How to deal with a pass

This is rather more delicate. A certain amount of “chemistry” does go on in an interview, which is why editors send women to interrogate men and vice versa. But how much you use is a matter of judgment.

Readers tend to find insults more entertaining to read about than overblown compliments. It can also feel a bit mean or irrelevant to expose a subject’s clumsy attempts at seduction. For this reason, I did not include Pete Townshend’s rather slurred confession that he, er, thought, um, that he fancied me. Clive James’, on the other hand, was so preposterous (“I’m falling in love with your right now”) that I did.

The all-singing, all-dancing interview

Katya and Pierre take a spin around her ballroom-sized loft. Clive James chose to tango on his own. But singing is another matter. Some of my more memorable duets have included My Way with Imelda Marcos in Manila and Somethin’ Stupid with Nancy Sinatra in Bel Air (I was singing her dad’s part).
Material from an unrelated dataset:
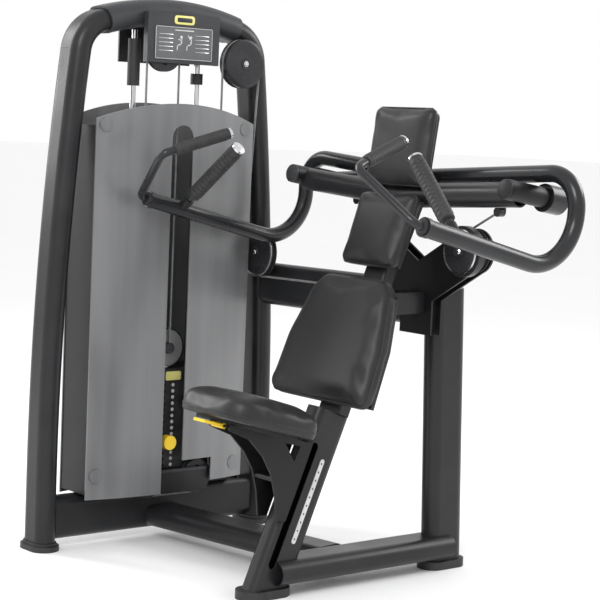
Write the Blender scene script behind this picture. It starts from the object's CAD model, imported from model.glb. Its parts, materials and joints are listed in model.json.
"""Looks of the seated shoulder press machine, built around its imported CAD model."""

import json
import math

import bmesh
import bpy
import numpy as np
from mathutils import Matrix, Vector
from mathutils.bvhtree import BVHTree


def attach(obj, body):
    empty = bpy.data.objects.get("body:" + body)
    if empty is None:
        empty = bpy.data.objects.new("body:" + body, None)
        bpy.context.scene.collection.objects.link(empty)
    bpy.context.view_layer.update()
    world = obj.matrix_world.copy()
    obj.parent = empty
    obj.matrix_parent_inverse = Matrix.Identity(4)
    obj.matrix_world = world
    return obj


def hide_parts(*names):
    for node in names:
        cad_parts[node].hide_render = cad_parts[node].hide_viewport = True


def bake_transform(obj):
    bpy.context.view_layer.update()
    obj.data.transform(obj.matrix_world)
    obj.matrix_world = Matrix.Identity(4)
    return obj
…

Other dramatic highlights include snorkelling with Kelsey Grammer in Maui in Hawaii and rehearsing an episode of Frasier on the beach (I was Daphne). Norman Lamont, the former Chancellor, reciting a poem in a wild Scottish dialect down the phone was a good moment.

The killer question

It is useful to have one or two of these – but don’t start with them or you might find that your interview is swiftly terminated. My favourite was asking, with some trepidation, Jeanette Winterson about her years when she sold her body to ladies from the Home Counties who paid her with Le Creuset saucepans – of which she had a large collection.

Peders’s killer questions are pathetic: “What makes a man attractive?” and “Are you good at seducing men?” Puh-lease.

Snogging the interviewee

Not generally advisable, particularly prepublication. You never know, he or she may be the one to kiss and tell.